- WHAT YOU WILL DO -
Exactly reproduce each line of the listing that follows.

- SOURCE EXCERPT -
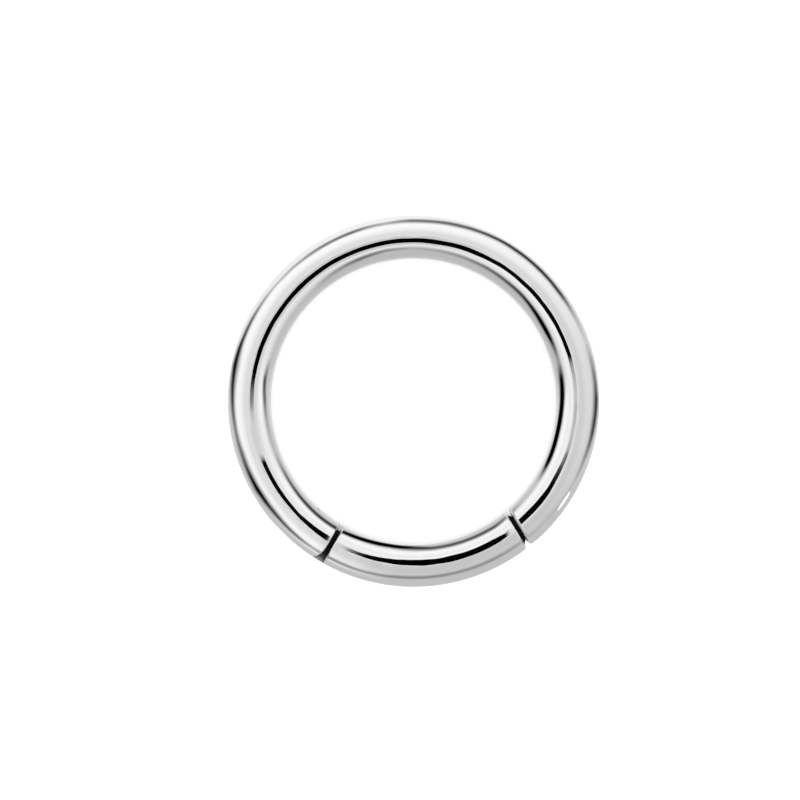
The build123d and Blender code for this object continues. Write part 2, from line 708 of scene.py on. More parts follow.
def clasp_pocket(layout, steels):
    """The ring's end at the clasp, with the pocket that the nose swings into."""
    blank = wire_end(
        layout, layout.clasp_angle, 1, layout.ring_rounding, layout.ring_clasp_end, CLASP_FADE
    )
    end = new_part("pocket end", blank, *steels)
    axes, nose, width = layout.clasp_axes, layout.nose, layout.slot_width
    radius, reach = layout.pocket_radius, layout.through
    pocket = round_plate(axes, nose, radius, width)
    mouth = block(axes, nose + Vector((radius / 2, reach / 2, 0)), (radius, reach, width))
    for tool in (pocket, mouth):
        combine(end, tool, "DIFFERENCE", steels[CUT_SLOT])
    return end


def hinge_shoulder(layout, steels):
    """The segment's end at the hinge, with its tongue."""
    blank = wire_end(
        layout, layout.hinge_angle, 1, layout.shoulder_rounding, layout.shoulder_end, SHOULDER_FADE
    )
    end = new_part("shoulder", blank, *steels)
    weld(end, hinge_tongue(layout, steels), steels[CUT_SLOT])
    return end


def clasp_tip(layout, steels):
    """The segment's free end at the clasp, with its nose."""
    blank = wire_end(
        layout,
        layout.clasp_angle,
        -1,
        layout.segment_rounding,
        layout.segment_clasp_end,
        CLASP_FADE,
    )
    end = new_part("free end", blank, *steels)
    weld(end, clasp_nose(layout, steels), steels[CUT_SLOT])
    return end


def hinge_tongue(layout, steels):
    """The segment's flat tongue, which is round about the pin and bored for it."""
    cut = steels[CUT_SLOT]
    axes, pin, thickness = layout.hinge_axes, layout.pin, layout.tongue_thickness
    tongue = new_part("tongue", round_plate(axes, pin, layout.tongue_radius, thickness), cut)
    reach = layout.cheek_radius + 2 * layout.radius
    root_place = Vector((pin.x + reach / 2, 0, 0))
    root = block(axes, root_place, (reach, layout.through, thickness))
    combine(tongue, root, "UNION", cut)
    trim = trimming_wire(layout, layout.hinge_angle, layout.radius - layout.inset)
    combine(tongue, trim, "INTERSECT", steels[POLISHED_SLOT])
    combine(tongue, round_plate(axes, pin, layout.bore_radius, BORE_LENGTH), "DIFFERENCE", cut)
    return tongue


def clasp_nose(layout, steels):
    """The segment's round nose, as thick as the tongue."""
    plate = round_plate(
        layout.clasp_axes, layout.nose, layout.nose_radius, layout.tongue_thickness
    )
    nose = new_part("nose", plate, steels[CUT_SLOT])
    trim = trimming_wire(layout, layout.clasp_angle, layout.radius - layout.inset)
    combine(nose, trim, "INTERSECT", steels[POLISHED_SLOT])
    return nose


def weld(end, addition, material):
    """Joins a tongue or a nose to its end of the wire."""
    tool = bmesh.new()
    take_up(tool, addition)
    combine(end, tool, "UNION", material)


# Nodes for the finishes and the light


def node(tree, kind, **values):
    """Adds a node, sets its options and fills its sockets, by name, with values or links."""
    made = tree.nodes.new(kind)
    sockets = values.pop("sockets", {})
    for option, value in values.items():
        setattr(made, option, value)
    for socket, value in sockets.items():
        if isinstance(value, bpy.types.NodeSocket):
            tree.links.new(value, made.inputs[socket])
        else:
            made.inputs[socket].default_value = value
    return made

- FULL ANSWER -
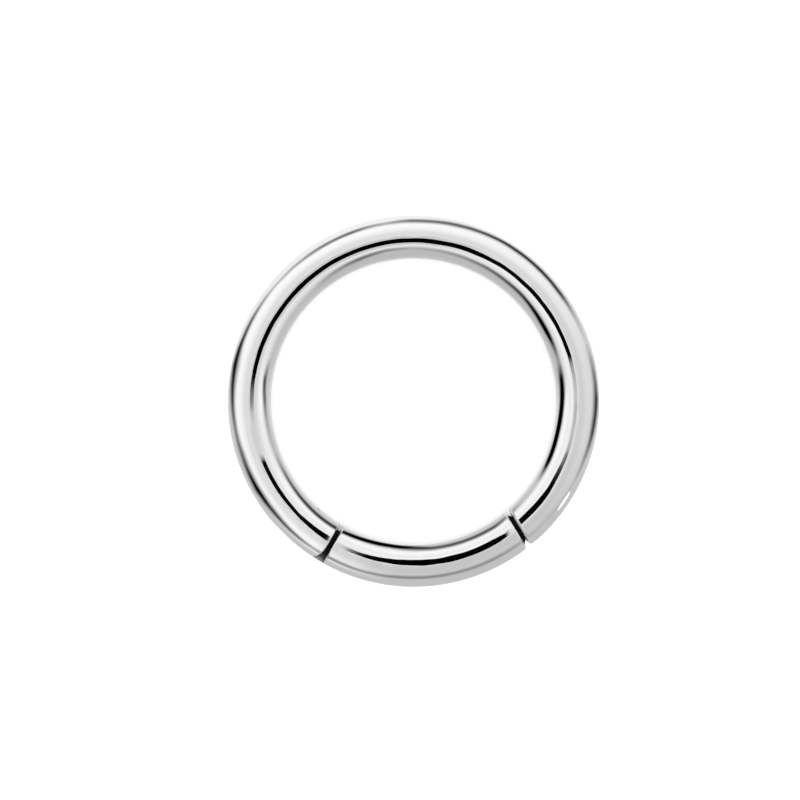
The build123d and Blender code for this object continues. Write part 2, from line 708 of scene.py on. More parts follow.
def clasp_pocket(layout, steels):
    """The ring's end at the clasp, with the pocket that the nose swings into."""
    blank = wire_end(
        layout, layout.clasp_angle, 1, layout.ring_rounding, layout.ring_clasp_end, CLASP_FADE
    )
    end = new_part("pocket end", blank, *steels)
    axes, nose, width = layout.clasp_axes, layout.nose, layout.slot_width
    radius, reach = layout.pocket_radius, layout.through
    pocket = round_plate(axes, nose, radius, width)
    mouth = block(axes, nose + Vector((radius / 2, reach / 2, 0)), (radius, reach, width))
    for tool in (pocket, mouth):
        combine(end, tool, "DIFFERENCE", steels[CUT_SLOT])
    return end


def hinge_shoulder(layout, steels):
    """The segment's end at the hinge, with its tongue."""
    blank = wire_end(
        layout, layout.hinge_angle, 1, layout.shoulder_rounding, layout.shoulder_end, SHOULDER_FADE
    )
    end = new_part("shoulder", blank, *steels)
    weld(end, hinge_tongue(layout, steels), steels[CUT_SLOT])
    return end


def clasp_tip(layout, steels):
    """The segment's free end at the clasp, with its nose."""
    blank = wire_end(
        layout,
        layout.clasp_angle,
        -1,
        layout.segment_rounding,
        layout.segment_clasp_end,
        CLASP_FADE,
    )
    end = new_part("free end", blank, *steels)
    weld(end, clasp_nose(layout, steels), steels[CUT_SLOT])
    return end


def hinge_tongue(layout, steels):
    """The segment's flat tongue, which is round about the pin and bored for it."""
    cut = steels[CUT_SLOT]
    axes, pin, thickness = layout.hinge_axes, layout.pin, layout.tongue_thickness
    tongue = new_part("tongue", round_plate(axes, pin, layout.tongue_radius, thickness), cut)
    reach = layout.cheek_radius + 2 * layout.radius
    root_place = Vector((pin.x + reach / 2, 0, 0))
    root = block(axes, root_place, (reach, layout.through, thickness))
    combine(tongue, root, "UNION", cut)
    trim = trimming_wire(layout, layout.hinge_angle, layout.radius - layout.inset)
    combine(tongue, trim, "INTERSECT", steels[POLISHED_SLOT])
    combine(tongue, round_plate(axes, pin, layout.bore_radius, BORE_LENGTH), "DIFFERENCE", cut)
    return tongue


def clasp_nose(layout, steels):
    """The segment's round nose, as thick as the tongue."""
    plate = round_plate(
        layout.clasp_axes, layout.nose, layout.nose_radius, layout.tongue_thickness
    )
    nose = new_part("nose", plate, steels[CUT_SLOT])
    trim = trimming_wire(layout, layout.clasp_angle, layout.radius - layout.inset)
    combine(nose, trim, "INTERSECT", steels[POLISHED_SLOT])
    return nose


def weld(end, addition, material):
    """Joins a tongue or a nose to its end of the wire."""
    tool = bmesh.new()
    take_up(tool, addition)
    combine(end, tool, "UNION", material)


# Nodes for the finishes and the light


def node(tree, kind, **values):
    """Adds a node, sets its options and fills its sockets, by name, with values or links."""
    made = tree.nodes.new(kind)
    sockets = values.pop("sockets", {})
    for option, value in values.items():
        setattr(made, option, value)
    for socket, value in sockets.items():
        if isinstance(value, bpy.types.NodeSocket):
            tree.links.new(value, made.inputs[socket])
        else:
            made.inputs[socket].default_value = value
    return made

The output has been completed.